В Иерусалимском королевстве смешались не только племена, но и их языки и культуры. Литература, костюмы, образ жизни крестоносцев и колонистов Сирии носил отпечаток взаимодействия Востока и Запада. Из Палестины все заимствования и новшества быстро заносились в Италию и Францию. Средневековый французский язык обогатился в это время словами арабского происхождения. Грандиозные события подняли уровень исторической и географической литературы. Первые исторические сведения об этом времени дали сами участники крестовых походов Раймупд Агильский, Фушэ Шартрский и т. д. и живо передали религиозное одушевление первых крестоносцев. Затем появились обширные исторические труды, которые сплетали отдельные рассказы в одно художественное произведение. Таков был труд тирского архиепископа Вильгельма. Рассказывая историю крестовых походов, он не обнаруживает ни ненависти к исламу, ни наивного увлечения воинскими подвигами, как хроникеры, участвовавшие в первом крестовом походе. Архиепископ любит Иерусалимское королевство, как свою родину, но не увлекается иллюзиями энтузиастов, а произносит свои суждения трезво, по соображениям политики и военного искусства.
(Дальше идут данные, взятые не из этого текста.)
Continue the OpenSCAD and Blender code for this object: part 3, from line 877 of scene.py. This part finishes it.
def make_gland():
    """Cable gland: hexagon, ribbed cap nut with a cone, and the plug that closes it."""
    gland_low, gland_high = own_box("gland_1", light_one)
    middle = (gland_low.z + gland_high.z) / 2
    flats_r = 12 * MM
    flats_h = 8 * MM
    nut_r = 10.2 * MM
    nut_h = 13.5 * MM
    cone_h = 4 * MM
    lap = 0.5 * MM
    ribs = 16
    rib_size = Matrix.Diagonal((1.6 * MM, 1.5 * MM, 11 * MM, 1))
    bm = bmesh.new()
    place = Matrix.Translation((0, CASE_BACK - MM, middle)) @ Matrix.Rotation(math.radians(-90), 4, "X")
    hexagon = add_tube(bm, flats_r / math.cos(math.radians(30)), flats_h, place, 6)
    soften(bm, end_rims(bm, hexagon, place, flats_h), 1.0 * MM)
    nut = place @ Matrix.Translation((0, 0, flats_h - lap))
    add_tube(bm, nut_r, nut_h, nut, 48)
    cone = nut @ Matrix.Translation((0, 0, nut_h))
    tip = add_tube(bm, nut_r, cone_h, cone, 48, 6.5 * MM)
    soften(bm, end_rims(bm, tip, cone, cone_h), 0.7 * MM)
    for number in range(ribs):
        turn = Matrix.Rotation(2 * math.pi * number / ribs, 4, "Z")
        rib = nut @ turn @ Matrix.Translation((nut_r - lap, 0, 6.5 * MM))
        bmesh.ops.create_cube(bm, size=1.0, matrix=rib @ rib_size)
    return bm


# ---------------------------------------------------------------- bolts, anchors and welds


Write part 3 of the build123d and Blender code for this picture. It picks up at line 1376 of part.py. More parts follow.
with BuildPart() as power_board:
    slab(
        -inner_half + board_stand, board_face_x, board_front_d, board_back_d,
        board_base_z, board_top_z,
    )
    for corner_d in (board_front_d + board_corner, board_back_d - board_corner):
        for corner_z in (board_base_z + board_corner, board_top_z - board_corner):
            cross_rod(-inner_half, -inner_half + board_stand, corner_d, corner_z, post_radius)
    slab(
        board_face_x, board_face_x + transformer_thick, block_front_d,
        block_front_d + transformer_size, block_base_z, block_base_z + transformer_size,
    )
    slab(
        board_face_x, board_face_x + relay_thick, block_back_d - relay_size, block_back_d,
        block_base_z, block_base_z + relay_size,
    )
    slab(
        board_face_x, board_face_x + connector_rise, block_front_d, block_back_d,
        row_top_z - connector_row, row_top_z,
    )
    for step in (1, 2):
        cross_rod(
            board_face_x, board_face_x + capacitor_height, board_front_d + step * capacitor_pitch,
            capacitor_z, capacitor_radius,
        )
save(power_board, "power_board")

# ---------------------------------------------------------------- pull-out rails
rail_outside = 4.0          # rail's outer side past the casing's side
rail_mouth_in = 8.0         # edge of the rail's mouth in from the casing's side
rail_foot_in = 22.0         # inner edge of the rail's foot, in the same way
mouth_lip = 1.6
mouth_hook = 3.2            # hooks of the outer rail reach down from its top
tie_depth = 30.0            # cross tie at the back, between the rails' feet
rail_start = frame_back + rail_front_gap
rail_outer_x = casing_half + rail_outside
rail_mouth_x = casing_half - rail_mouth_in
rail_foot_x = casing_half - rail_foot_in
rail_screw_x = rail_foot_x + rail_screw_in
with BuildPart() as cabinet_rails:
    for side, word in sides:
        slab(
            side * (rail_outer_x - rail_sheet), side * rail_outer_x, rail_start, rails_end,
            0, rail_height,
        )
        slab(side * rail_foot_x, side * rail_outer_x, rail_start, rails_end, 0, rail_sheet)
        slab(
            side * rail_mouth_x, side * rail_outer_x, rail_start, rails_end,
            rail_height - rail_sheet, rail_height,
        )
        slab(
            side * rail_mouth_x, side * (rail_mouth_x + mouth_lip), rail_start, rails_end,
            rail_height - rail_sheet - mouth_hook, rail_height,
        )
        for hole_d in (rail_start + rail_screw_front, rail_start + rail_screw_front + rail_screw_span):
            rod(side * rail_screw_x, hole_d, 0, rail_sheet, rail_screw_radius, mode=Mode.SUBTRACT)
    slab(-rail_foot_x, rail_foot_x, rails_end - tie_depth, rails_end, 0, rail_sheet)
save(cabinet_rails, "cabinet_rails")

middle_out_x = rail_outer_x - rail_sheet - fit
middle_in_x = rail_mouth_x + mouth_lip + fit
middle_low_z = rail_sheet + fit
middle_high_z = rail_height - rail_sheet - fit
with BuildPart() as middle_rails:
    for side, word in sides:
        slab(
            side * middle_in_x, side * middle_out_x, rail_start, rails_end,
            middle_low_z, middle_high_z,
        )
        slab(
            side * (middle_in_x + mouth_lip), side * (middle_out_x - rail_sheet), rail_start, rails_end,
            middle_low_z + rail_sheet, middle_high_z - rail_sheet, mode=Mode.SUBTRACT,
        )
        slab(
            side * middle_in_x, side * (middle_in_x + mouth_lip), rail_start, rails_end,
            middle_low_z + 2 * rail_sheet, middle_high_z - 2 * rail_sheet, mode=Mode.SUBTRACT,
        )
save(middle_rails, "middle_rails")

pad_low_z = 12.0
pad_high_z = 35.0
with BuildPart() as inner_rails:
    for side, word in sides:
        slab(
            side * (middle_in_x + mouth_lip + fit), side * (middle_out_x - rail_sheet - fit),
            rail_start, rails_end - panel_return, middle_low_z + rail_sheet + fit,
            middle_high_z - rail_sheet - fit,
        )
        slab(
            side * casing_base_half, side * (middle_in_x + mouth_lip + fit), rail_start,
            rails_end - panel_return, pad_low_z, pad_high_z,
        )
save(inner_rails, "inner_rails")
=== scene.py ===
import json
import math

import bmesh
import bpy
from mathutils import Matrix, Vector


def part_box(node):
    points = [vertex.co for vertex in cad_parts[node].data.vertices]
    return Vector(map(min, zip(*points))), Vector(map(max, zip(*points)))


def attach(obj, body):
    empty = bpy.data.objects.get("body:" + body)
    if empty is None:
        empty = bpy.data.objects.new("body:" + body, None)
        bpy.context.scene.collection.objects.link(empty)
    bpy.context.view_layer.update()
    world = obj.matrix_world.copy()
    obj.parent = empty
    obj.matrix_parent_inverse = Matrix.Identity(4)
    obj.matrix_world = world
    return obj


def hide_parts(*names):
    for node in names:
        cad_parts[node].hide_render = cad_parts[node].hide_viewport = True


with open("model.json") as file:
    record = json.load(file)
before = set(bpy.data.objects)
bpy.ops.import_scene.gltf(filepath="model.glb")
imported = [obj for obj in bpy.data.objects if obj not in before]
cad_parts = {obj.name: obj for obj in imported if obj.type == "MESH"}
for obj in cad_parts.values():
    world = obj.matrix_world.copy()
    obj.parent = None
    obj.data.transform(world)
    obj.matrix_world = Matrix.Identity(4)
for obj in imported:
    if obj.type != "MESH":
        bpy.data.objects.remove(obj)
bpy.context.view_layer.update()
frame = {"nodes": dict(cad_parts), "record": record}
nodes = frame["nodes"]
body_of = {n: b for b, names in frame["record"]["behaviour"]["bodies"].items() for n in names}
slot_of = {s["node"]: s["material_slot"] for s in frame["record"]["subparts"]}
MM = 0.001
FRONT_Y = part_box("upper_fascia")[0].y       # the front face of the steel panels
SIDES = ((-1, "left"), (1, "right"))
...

Сирийские феодальные королевства привели к последствиям, неожиданным для самих руководителей крестовых походов. Они подорвали все основные взгляды западного человечества, которые лежали в основе средневекового строя. Географический горизонт расширился за пределы Средиземного моря. В Палестине и в греческих феодальных государствах того же образна зарождался тот процесс брожения, который к XIII веку охватил всю культурную массу Западной Европы и породил первые проблески Ренессанса. В этом историческая заслуга сирийских колоний, основанных крестоносцами, купцами и рыцарями. Они вырабатывали новую закваску для европейских метрополий. Их историческая жизнь дала в своем итоге не только новые идеи, но и новые типы людей для их осуществления. Но они не могли пробудить Азиатский Восток, континентальная природа которого не содействовала развитию мореплавания, бывшего тогда главным стимулом к осложнению человеческой психики.